» AIM:
Copy out each line that includes the word "this".

---- DATASET EXCERPTS

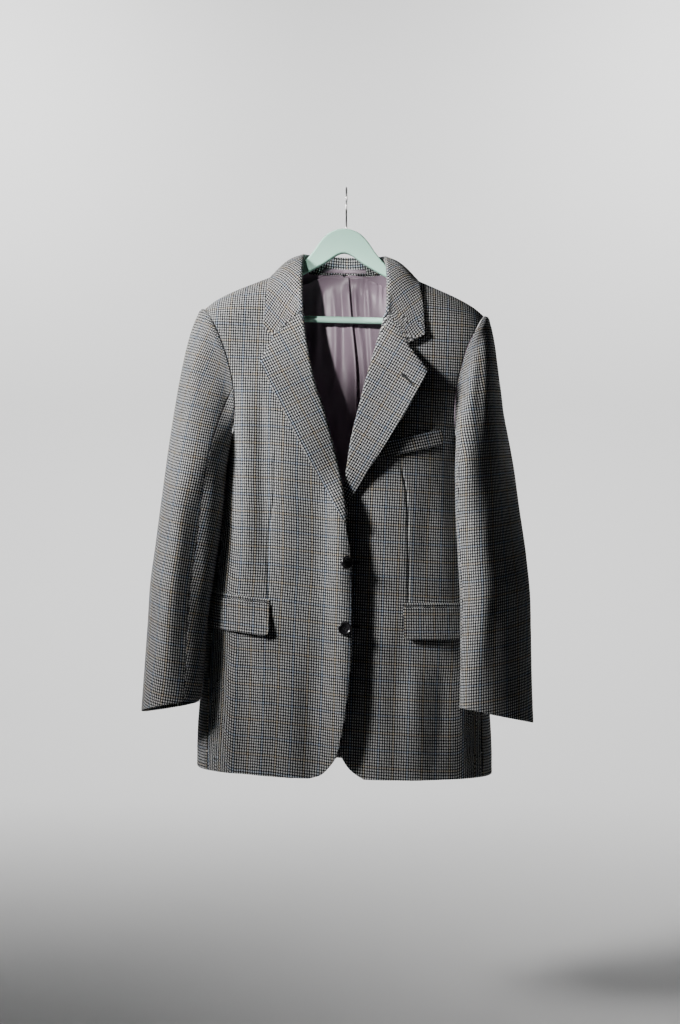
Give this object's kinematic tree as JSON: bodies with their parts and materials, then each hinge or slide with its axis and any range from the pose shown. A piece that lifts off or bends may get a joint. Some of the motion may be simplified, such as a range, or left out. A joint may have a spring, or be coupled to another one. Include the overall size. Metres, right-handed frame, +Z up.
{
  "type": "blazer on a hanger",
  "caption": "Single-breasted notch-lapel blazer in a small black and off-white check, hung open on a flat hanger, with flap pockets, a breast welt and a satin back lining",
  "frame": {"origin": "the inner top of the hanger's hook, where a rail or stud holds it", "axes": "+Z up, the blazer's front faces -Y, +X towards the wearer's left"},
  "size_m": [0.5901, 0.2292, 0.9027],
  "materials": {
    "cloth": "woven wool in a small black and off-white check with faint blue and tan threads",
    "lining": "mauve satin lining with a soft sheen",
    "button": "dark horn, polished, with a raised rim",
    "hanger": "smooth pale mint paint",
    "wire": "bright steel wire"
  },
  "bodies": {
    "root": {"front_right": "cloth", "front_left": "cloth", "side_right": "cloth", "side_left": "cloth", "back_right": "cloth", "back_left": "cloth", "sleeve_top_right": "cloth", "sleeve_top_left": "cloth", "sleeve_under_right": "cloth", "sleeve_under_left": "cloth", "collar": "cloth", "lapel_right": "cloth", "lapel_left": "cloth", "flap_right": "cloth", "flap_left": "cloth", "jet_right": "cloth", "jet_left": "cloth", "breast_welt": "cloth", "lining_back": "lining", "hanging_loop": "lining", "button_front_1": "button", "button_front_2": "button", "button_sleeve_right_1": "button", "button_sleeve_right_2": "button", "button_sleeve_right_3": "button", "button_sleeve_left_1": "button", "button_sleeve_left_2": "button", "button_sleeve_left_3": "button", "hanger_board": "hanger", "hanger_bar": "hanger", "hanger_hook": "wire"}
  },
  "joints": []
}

--------
---- DATASET EXCERPTS

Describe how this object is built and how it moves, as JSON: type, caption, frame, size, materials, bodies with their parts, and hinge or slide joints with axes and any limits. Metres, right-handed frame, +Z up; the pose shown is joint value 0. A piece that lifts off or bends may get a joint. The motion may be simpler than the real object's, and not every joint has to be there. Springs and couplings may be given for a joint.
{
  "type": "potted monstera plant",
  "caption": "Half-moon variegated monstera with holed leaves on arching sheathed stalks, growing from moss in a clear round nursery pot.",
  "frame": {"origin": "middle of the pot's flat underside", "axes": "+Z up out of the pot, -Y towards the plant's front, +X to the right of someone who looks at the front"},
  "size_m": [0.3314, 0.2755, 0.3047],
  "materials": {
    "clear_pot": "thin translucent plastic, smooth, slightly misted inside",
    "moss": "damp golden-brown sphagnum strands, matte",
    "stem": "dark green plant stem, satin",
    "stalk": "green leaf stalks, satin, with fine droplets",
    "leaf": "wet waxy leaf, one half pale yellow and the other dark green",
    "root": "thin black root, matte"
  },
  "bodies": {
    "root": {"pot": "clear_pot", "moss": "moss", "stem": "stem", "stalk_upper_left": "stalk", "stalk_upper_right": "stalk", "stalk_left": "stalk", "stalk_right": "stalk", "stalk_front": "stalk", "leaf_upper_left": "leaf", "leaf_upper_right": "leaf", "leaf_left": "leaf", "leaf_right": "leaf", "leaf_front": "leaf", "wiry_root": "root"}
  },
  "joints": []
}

--------

» RESPONSE:
Give this object's kinematic tree as JSON: bodies with their parts and materials, then each hinge or slide with its axis and any range from the pose shown. A piece that lifts off or bends may get a joint. Some of the motion may be simplified, such as a range, or left out. A joint may have a spring, or be coupled to another one. Include the overall size. Metres, right-handed frame, +Z up.
Describe how this object is built and how it moves, as JSON: type, caption, frame, size, materials, bodies with their parts, and hinge or slide joints with axes and any limits. Metres, right-handed frame, +Z up; the pose shown is joint value 0. A piece that lifts off or bends may get a joint. The motion may be simpler than the real object's, and not every joint has to be there. Springs and couplings may be given for a joint.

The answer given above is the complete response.